* _Exercise description_
Return the lines exactly as they stand, from the first of the material through the line containing "FLAT_FACE_WEIGHT = 100".

* _Supplied information_
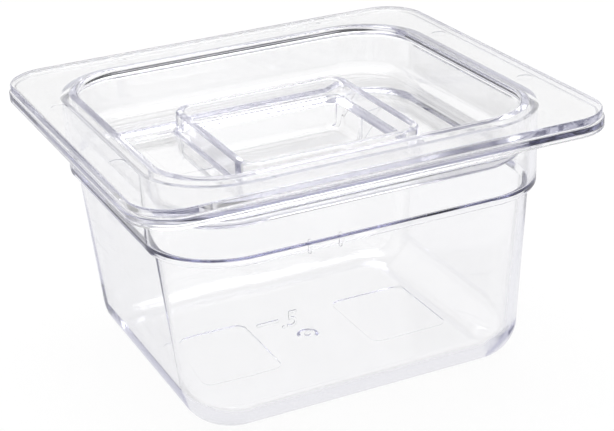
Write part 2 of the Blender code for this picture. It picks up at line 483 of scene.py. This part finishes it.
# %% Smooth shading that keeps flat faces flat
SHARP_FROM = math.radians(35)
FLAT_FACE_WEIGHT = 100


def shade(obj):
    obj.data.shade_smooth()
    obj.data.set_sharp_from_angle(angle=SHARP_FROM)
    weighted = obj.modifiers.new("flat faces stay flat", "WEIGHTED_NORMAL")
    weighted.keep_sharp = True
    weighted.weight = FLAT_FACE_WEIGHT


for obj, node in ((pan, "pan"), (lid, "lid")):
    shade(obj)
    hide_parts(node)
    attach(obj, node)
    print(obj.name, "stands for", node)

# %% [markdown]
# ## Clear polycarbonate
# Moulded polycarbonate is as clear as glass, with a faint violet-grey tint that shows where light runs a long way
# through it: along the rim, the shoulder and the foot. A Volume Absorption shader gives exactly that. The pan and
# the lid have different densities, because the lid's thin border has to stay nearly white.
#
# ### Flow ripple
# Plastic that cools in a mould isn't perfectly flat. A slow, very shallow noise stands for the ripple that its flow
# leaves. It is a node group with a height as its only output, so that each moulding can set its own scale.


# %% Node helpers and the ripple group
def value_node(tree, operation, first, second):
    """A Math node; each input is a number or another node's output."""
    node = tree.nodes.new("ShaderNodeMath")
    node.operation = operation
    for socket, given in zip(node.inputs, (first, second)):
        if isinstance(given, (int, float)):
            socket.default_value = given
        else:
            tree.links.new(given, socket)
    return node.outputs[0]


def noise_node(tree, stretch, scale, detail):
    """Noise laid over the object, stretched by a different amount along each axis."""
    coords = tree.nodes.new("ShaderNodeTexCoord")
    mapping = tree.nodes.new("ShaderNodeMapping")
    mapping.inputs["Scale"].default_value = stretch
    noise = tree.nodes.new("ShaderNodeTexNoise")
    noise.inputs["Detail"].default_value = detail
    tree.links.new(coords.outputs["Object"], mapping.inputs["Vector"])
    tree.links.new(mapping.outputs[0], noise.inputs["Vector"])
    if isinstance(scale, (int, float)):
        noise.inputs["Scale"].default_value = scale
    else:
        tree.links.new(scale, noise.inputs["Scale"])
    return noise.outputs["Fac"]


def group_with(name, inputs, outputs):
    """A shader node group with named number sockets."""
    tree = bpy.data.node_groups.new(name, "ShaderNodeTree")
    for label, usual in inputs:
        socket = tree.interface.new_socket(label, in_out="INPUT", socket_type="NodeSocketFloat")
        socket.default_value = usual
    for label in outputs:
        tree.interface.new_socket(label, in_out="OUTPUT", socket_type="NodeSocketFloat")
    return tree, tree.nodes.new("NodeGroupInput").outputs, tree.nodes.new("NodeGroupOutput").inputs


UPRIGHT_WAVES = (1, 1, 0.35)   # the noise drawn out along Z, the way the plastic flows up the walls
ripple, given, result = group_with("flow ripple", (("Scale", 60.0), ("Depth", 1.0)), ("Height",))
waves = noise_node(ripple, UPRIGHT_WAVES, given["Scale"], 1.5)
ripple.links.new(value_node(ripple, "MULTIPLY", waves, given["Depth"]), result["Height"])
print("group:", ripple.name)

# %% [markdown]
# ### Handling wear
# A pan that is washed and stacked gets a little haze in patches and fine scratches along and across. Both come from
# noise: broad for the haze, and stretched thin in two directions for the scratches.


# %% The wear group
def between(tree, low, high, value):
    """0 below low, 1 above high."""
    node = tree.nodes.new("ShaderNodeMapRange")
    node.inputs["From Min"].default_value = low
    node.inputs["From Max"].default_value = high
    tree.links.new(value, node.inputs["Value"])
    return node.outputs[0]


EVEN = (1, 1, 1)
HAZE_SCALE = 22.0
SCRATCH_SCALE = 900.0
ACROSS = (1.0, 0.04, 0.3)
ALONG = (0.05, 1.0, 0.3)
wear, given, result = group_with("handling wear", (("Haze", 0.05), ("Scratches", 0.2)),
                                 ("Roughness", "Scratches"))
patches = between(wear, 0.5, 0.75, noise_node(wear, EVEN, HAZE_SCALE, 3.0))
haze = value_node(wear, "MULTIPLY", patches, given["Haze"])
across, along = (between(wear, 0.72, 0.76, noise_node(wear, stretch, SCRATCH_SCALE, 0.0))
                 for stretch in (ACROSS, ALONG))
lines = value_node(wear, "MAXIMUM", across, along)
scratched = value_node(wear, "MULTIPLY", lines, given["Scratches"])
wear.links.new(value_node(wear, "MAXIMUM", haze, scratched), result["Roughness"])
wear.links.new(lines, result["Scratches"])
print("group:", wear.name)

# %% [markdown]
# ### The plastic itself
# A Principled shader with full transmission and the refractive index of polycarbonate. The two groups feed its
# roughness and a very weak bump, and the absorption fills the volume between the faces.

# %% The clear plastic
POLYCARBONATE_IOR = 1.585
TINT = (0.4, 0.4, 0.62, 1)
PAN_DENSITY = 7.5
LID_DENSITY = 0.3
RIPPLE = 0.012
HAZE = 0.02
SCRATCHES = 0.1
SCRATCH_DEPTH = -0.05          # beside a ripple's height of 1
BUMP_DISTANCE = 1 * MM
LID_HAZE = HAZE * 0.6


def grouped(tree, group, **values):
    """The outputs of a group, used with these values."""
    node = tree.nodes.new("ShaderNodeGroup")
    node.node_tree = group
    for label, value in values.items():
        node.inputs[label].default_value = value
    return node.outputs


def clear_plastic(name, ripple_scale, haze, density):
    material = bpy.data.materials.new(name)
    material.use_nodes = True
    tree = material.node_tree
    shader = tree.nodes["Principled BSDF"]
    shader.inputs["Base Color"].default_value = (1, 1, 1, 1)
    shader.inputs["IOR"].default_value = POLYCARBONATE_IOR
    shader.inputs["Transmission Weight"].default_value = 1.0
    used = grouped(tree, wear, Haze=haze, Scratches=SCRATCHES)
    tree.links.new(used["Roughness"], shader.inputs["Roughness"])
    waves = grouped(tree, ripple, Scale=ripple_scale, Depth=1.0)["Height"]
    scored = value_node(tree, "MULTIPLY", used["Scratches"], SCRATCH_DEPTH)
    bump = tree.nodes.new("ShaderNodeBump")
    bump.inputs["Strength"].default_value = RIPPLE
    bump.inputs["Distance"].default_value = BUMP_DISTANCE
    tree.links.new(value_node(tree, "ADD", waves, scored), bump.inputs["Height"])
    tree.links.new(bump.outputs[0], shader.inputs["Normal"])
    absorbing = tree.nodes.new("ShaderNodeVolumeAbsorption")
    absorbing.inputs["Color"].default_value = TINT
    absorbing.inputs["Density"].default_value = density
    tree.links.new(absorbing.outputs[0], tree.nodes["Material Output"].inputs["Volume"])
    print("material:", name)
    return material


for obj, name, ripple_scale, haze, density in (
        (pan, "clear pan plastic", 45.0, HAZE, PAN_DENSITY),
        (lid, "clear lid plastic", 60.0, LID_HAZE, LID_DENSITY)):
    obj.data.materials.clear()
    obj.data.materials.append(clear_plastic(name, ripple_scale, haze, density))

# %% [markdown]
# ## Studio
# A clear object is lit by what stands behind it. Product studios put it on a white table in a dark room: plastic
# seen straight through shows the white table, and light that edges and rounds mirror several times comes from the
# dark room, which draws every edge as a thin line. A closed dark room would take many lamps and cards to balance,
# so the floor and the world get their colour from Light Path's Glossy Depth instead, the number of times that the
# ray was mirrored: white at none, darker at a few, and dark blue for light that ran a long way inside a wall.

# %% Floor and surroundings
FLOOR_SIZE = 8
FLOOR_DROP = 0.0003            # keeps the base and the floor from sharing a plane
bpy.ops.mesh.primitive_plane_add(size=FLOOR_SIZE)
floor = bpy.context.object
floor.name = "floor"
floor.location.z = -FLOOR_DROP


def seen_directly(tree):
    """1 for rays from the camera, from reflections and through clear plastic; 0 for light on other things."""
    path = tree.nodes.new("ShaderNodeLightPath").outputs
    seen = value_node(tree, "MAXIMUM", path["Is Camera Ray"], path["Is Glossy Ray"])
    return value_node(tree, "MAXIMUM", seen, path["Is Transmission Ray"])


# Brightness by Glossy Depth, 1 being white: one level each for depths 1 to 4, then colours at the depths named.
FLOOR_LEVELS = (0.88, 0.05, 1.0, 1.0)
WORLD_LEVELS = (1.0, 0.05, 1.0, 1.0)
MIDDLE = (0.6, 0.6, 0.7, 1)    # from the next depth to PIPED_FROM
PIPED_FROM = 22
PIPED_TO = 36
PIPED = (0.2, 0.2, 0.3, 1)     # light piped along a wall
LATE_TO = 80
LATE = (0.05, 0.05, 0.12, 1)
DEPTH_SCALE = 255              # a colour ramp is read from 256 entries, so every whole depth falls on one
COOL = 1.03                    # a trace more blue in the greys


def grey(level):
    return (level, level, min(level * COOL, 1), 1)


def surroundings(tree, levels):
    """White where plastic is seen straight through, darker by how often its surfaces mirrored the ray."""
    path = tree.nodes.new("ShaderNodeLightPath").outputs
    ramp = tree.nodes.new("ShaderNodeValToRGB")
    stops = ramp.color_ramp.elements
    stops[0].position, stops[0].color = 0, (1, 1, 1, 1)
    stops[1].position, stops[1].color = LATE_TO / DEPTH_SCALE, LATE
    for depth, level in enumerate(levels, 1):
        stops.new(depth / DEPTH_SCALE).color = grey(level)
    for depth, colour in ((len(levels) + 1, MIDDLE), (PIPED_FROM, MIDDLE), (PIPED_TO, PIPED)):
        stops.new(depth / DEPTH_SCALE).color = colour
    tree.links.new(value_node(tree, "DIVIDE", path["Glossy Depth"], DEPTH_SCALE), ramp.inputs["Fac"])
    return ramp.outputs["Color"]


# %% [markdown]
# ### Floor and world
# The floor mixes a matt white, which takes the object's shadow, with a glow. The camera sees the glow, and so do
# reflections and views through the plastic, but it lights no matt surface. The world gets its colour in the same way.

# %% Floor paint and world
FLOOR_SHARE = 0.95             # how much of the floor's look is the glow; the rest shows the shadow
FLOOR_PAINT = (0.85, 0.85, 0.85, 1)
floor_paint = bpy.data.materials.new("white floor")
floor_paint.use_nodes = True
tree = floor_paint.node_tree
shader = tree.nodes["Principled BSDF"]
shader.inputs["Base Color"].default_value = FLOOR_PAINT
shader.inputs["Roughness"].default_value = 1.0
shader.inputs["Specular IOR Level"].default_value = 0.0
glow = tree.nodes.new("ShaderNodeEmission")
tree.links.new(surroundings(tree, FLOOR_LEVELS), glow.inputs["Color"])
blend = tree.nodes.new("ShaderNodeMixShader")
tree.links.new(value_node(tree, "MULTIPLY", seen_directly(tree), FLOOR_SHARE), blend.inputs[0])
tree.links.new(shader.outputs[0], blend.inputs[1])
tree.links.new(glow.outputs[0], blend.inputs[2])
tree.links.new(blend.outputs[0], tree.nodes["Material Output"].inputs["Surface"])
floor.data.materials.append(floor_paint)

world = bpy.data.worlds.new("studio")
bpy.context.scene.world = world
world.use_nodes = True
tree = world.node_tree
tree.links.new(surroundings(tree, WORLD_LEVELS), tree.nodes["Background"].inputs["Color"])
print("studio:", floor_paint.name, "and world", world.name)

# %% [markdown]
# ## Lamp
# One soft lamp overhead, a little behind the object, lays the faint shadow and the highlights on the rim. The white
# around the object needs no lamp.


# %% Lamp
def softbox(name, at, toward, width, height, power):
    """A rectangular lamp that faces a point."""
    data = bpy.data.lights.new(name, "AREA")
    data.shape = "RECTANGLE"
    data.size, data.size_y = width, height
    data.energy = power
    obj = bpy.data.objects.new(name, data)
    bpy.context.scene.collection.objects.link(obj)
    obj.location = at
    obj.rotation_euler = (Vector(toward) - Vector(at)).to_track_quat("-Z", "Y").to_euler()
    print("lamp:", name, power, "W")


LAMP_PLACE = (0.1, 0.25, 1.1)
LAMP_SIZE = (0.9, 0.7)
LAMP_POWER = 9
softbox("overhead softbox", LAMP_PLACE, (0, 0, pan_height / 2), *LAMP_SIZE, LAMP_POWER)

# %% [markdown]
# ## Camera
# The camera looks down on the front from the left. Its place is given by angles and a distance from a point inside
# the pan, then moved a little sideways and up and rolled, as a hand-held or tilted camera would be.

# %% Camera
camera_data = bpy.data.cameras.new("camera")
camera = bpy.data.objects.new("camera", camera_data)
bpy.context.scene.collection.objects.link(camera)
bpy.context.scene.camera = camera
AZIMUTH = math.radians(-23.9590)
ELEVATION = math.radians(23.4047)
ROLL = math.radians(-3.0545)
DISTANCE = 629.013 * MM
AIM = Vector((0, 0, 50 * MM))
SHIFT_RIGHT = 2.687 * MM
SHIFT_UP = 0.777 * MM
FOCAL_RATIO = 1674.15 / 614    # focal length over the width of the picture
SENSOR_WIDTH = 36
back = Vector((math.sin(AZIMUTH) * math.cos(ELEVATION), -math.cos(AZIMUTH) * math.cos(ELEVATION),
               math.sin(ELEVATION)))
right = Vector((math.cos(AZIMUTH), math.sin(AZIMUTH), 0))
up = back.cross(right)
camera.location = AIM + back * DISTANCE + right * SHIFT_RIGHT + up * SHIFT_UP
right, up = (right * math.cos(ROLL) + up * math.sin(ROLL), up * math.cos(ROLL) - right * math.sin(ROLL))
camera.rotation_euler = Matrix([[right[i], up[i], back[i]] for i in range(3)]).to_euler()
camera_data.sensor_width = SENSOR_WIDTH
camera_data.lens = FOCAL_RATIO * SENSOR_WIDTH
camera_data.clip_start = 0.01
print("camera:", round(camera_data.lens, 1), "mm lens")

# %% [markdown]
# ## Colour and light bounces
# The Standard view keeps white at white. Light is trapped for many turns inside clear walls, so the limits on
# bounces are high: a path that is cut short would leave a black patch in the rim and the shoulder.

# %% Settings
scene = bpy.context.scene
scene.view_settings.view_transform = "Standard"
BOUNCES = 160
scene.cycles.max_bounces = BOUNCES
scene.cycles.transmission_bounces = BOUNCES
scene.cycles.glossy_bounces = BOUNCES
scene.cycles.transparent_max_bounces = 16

* _Solved problem_
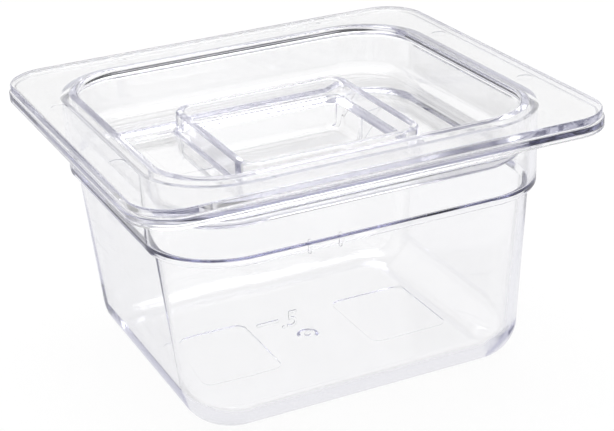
Write part 2 of the Blender code for this picture. It picks up at line 483 of scene.py. This part finishes it.
# %% Smooth shading that keeps flat faces flat
SHARP_FROM = math.radians(35)
FLAT_FACE_WEIGHT = 100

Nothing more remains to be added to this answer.